Joigny, ville solidaire des migrants
Aujourd'hui ce sont trois familles qui vivent chacune dans leur appartement dans cette petite ville de l'Yonne. Un toit, enfin, dans une ville en paix. Fini les tentes du camp jordanien dans lesquelles ils se sont réfugiés pour échapper aux horreurs de la guerre. Un jour de septembre 2012, Mohammed et sa femme ont laissé tout ce qu'ils avaient derrière eux : "Mon oncle était un haut gradé dans l'armée de Bachar. Il a déserté et donc l'armée a menacé toute ma famille. On est parti et on s'est retrouvé dans un camp de réfugiés à la frontière jordanienne. C'était invivable. On est resté six mois en espérant que ça se calme, mais ça n'a fait qu'empirer. Alors on a demandé l'asile ".
Solidarité des voisins
Mohammed ne parle pas encore le français mais il y a trois mots qu'il connait par coeur : "9 février 2015 ". C'est le jour de son arrivée en France... à minuit. Dans un bus après un trajet en avion, avec les 17 autres Syriens. Un déracinement voulu mais forcément violent. Alain Alamine vit à Joigny depuis 30 ans, il est syrien. et il s'est porté volontaire pour accueillir ses compatriotes, un peu perdu à leur arrivée : "Certains nous ont dit "on retourne". Ils se sont retrouvés dans des appartements sans personne autour d'eux. Mais les voisins quand ils ont appris qu'il y avait des Syriens dans qui vivaient là les ont entourés. Et maintenant tout est pris en main ".

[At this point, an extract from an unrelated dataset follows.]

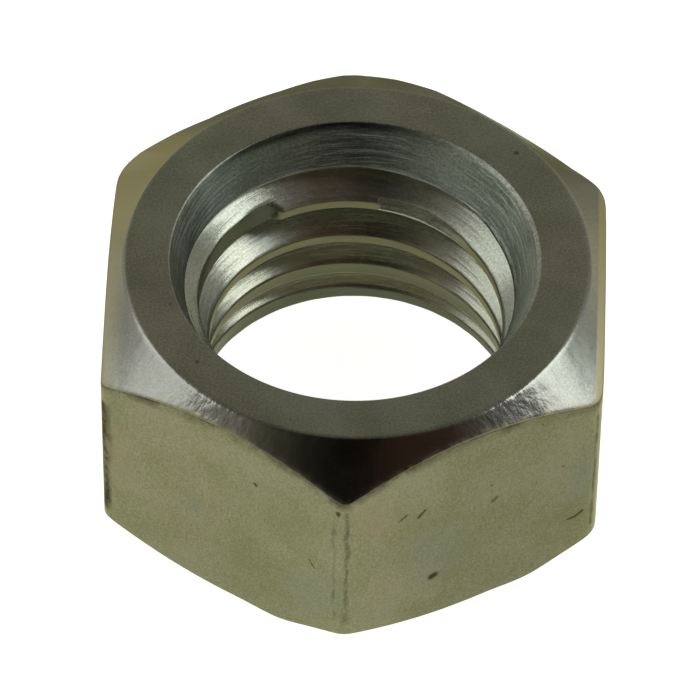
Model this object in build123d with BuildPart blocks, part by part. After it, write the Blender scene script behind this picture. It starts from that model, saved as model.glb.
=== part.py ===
from build123d import *
from build123d import SkipClean
import math
import os

# Hexagon nut with a coarse right-hand thread. The base lies on z = 0, the bore runs along +Z, and two of
# the six corners lie on the Y axis.
across_flats = 14.0
height = 7.6
corner_radius = 0.3  # soft edge between two side faces

# Turned chamfers cut the six corners back and leave a round flat on each end face
top_flat_inset = 0.475  # from the middle of a side face in to the round flat
top_chamfer_angle = 37.0  # from the horizontal
bottom_flat_inset = 0.15
bottom_chamfer_angle = 33.0

# Thread
thread_diameter = 10.0
pitch = 1.5
flank_angle = 30.0  # from the horizontal
root_flat_ratio = 1 / 8  # flat at the bottom of the groove over the pitch
lowest_crest = 0.7  # height of the middle of the lowest crest, above the +Y axis
groove_overlap = 0.1  # how far the groove's tool reaches in past the crests

# A steep countersink leads the bolt in from the top
top_mouth_allowance = 0.42  # mouth diameter over thread diameter
top_countersink_angle = 44.0  # included

# At the bottom a short countersink opens into a bell mouth, which takes the crests down step by step
bottom_mouth_allowance = 0.5
bottom_countersink_angle = 90.0
bell_mouth_angle = 20.0
bell_mouth_depth = 0.5  # part of the thread's depth that is gone where the bell mouth is widest

# End faces and chamfers
flat_radius = across_flats / 2
corner_reach = flat_radius / math.cos(math.radians(30))
top_flat_radius = flat_radius - top_flat_inset
top_chamfer_depth = (corner_reach - top_flat_radius) * math.tan(math.radians(top_chamfer_angle))
bottom_flat_radius = flat_radius - bottom_flat_inset
bottom_chamfer_depth = (corner_reach - bottom_flat_radius) * math.tan(math.radians(bottom_chamfer_angle))

# Bore
bore_radius = (thread_diameter - pitch) / 2  # the tapping drill's size, which leaves each crest a flat
thread_radius = thread_diameter / 2
thread_depth = thread_radius - bore_radius
top_mouth_radius = (thread_diameter + top_mouth_allowance) / 2
top_lead_in = (top_mouth_radius - bore_radius) / math.tan(math.radians(top_countersink_angle / 2))
bottom_mouth_radius = (thread_diameter + bottom_mouth_allowance) / 2
bell_radius = bore_radius + thread_depth * bell_mouth_depth
bottom_lead_in = (bottom_mouth_radius - bell_radius) / math.tan(math.radians(bottom_countersink_angle / 2))
bell_top = bottom_lead_in + (bell_radius - bore_radius) / math.tan(math.radians(bell_mouth_angle / 2))

# The groove's section is a V with a flat root. Its helix starts above the +X axis, more than a pitch below
# the base, and runs out over the top face.
root_half_width = pitch * root_flat_ratio / 2
groove_inner_radius = bore_radius - groove_overlap
groove_depth = thread_radius - groove_inner_radius
groove_half_width = root_half_width + groove_depth * math.tan(math.radians(flank_angle))
first_groove = lowest_crest - pitch / 4 - pitch / 2  # the groove under the lowest crest, above the +X axis
groove_start = first_groove - pitch
groove_turns = math.ceil((height - groove_start) / pitch) + 1

with BuildPart() as thread_groove:
    with BuildLine():
        Helix(pitch=pitch, height=groove_turns * pitch, radius=thread_radius, center=(0, 0, groove_start))
    with BuildSketch(Plane.XZ):
        with BuildLine():
            Polyline(
                (groove_inner_radius, groove_start - groove_half_width),
                (thread_radius, groove_start - root_half_width),
                (thread_radius, groove_start + root_half_width),
                (groove_inner_radius, groove_start + groove_half_width),
                close=True,
            )
        make_face()
    sweep(is_frenet=True)

with BuildPart() as whole_nut:
    # Hexagon bar, with its six edges eased
    with BuildSketch():
        RegularPolygon(radius=flat_radius, side_count=6, major_radius=False, rotation=30)
    extrude(amount=height)
    fillet(whole_nut.edges().filter_by(Axis.Z), radius=corner_radius)

    # Turned chamfers at both ends
    with BuildSketch(Plane.XZ):
        with BuildLine():
            Polyline(
                (0, 0),
                (bottom_flat_radius, 0),
                (corner_reach, bottom_chamfer_depth),
                (corner_reach, height - top_chamfer_depth),
                (top_flat_radius, height),
                (0, height),
                close=True,
            )
        make_face()
    revolve(axis=Axis.Z, mode=Mode.INTERSECT)

    # Bore and thread
    with BuildSketch():
        Circle(bore_radius)
    extrude(amount=height, mode=Mode.SUBTRACT)
    add(thread_groove.part, mode=Mode.SUBTRACT)

    # The countersinks come last, and cut the first and last turns of the thread away
    with BuildSketch(Plane.XZ):
        with BuildLine():
            Polyline(
                (0, height),
                (top_mouth_radius, height),
                (bore_radius, height - top_lead_in),
                (0, height - top_lead_in),
                close=True,
            )
        make_face()
        with BuildLine():
            Polyline(
                (0, 0),
                (bottom_mouth_radius, 0),
                (bell_radius, bottom_lead_in),
                (bore_radius, bell_top),
                (0, bell_top),
                close=True,
            )
        make_face()
    revolve(axis=Axis.Z, mode=Mode.SUBTRACT)

# The nut is split lengthwise and joined again, so that no face of the crests goes round more than half a turn
with BuildPart() as nut:
    with SkipClean():
        for side in (Keep.TOP, Keep.BOTTOM):
            add(split(whole_nut.part, bisect_by=Plane.XZ, keep=side, mode=Mode.PRIVATE))
nut.part.label = "nut"

os.makedirs("parts", exist_ok=True)
export_step(nut.part, "parts/nut.step")
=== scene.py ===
import math

import bmesh
import bpy
import numpy as np
from mathutils import Matrix, Vector


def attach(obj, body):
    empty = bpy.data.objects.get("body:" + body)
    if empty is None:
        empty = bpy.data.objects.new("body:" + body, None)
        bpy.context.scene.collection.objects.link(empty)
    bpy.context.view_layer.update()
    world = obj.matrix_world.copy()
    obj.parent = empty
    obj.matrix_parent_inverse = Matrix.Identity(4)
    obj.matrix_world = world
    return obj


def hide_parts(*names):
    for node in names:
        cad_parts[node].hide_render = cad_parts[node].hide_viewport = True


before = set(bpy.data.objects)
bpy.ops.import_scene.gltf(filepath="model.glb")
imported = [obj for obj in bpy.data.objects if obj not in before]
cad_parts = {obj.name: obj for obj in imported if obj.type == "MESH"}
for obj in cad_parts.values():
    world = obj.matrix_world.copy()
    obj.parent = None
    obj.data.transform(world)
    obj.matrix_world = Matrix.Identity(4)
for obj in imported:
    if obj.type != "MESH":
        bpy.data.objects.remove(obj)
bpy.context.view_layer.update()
print("frame loaded")
millimetre = 0.001  # metres
mergeDistance = 1e-6  # metres
coneTolerance = 0.02  # millimetres

# Outside of the nut, in millimetres and degrees
nutSizes = {
    "height": 7.6,
    "flatRadius": 7.0,
    # The six side faces, counted round from +X: which way each looks, and how far in it lies
    "flatDirections": (0.0, 59.5, 119.5, 179.5, 239.5, 299.6),
    "flatInsets": (0.0, 0.16, 0.0, 0.0, 0.0, 0.0),
    "firstCorner": 29.6,
    # Radius of the soft edge between two side faces, from the first corner round through +Y and -X
    "cornerRoundings": (1.3, 0.6, 1.1, 0.55, 0.5, 0.9),
    "topFlatRadius": 6.525,
    "topChamferAngle": 37.0,
    "bottomFlatRadius": 6.85,
    "bottomChamferAngle": 33.0,
    # The chamfer meets the side faces a little higher or lower in places: azimuth and lift
    "topEdge": (
        (0, 30, 36, 49, 57, 65, 73, 83, 90, 95, 102, 110, 129, 137, 145, 151, 360),
        (0, 0, -0.12, -0.13, -0.09, 0, 0.14, 0.14, 0.05, 0.14, 0.12, 0.03, 0, 0.11, 0.16, 0, 0),
    ),
    # The bottom chamfer is shallower just before each corner: by how much, how far before it and how wide
    "bottomEdgeSkew": (0.16, 15, 7),
    "bottomEdgeDrop": 0.04,
    "lowestEdge": 0.03,
    # Small chamfer round the mouth of the top countersink: azimuth and width
    "mouthRim": (
        (0, 20, 45, 62, 75, 125, 145, 160, 200, 300, 320, 340, 360),
        (0.11, 0.13, 0.12, 0.06, 0.02, 0.02, 0.06, 0.04, 0.02, 0.02, 0.04, 0.08, 0.11),
    ),
    "mouthRimAngle": 32.0,
    "columns": 420,
    "cornerCrowding": 0.5,  # draws the columns together at the six corners
    "rowCrowding": 0.6,  # draws the rows together at the ends of a stretch
    "easeLimit": 0.45,  # an eased corner takes at most this part of the stretch beside it
}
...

"C'est un voisin de plus qui est arrivé. Donc il n'y avait pas de raison que ça se passe mal "
Car la solidarité s'est très vite organisée. A leur arrivée dans l'appartement proposé par la mairie, le frigo était plein - rempli par les restos du coeur - l'appartement meublé par la ville, et des vêtements chauds donnés par le secours catholique les attendaient pour passer l'hiver. Le reste, c'est l'affaire des voisins et l'intégration des familles syriennes se passe très bien comme l'explique Corine Fagota de l'association Coalia qui vient en aide aux demandeurs d'asile : "C'est un voisin de plus qui est arrivé. Donc il n'y avait pas de raison que ça se passe mal. Il y a eu une belle solidarité spontanée qui s'est mise en place avec quelques meubles, du relais en accompagnement, de la traduction ".
"En Jordanie, il n'y a pas de Playstation "
Pour les enfants cette intégration passe d'abord par l'école. Khaled et ses trois frères y sont depuis leur arrivée. Ils se sont déjà faits des copains :"on joue au foot, on joue à cache-cache et tout ", se réjouit-il. Et puis en France ils ont découvert avec leur grands yeux plein de choses qu'ils ne connaissaient pas ou qu'ils ne pouvaient s'offrir : "En Jordanie, il n'y a pas de vélo, parce que c'est trop cher. Il y a mon pote avec sa Playstation. En Jordanie, il n'y a pas de Playstation ".
Récits de guerre
Il y a surtout la guerre là-bas, que Khaled ne peut raconter qu'en chantant. Des souvenirs beaucoup trop durs pour lui. Mais Nicolas Soret, le premier adjoint au maire de Joigny a recueilli les confidences de son père, Marouane : "Il parle de la peur, de la peur très concrète, de voir sa famille égorgée par Daech. C'est une chose de lire les récits dans la presse et c'est une autre chose de voir ces récits s'incarner sur des visages et de voir des hommes pleurer parce qu'ils ont enduré des choses abominables dans leur pays ".
La plupart des habitants favorables
L'équipe municipale de Joigny est donc très fière d'accueillir ces familles, quel qu'en soit le prix qui n'est d'ailleurs pas très élevé pour la commune. Les familles touchent les minimas sociaux. L'état paye aussi leurs loyers. Pour certains dans les rues de Joigny c'est déjà trop : "Je pense que ce n'est pas une bonne chose. On n'a pas les moyens. C'est anormal que l'Etat paye leur loyer alors qu'on paye des impôts ", s'indigne un homme.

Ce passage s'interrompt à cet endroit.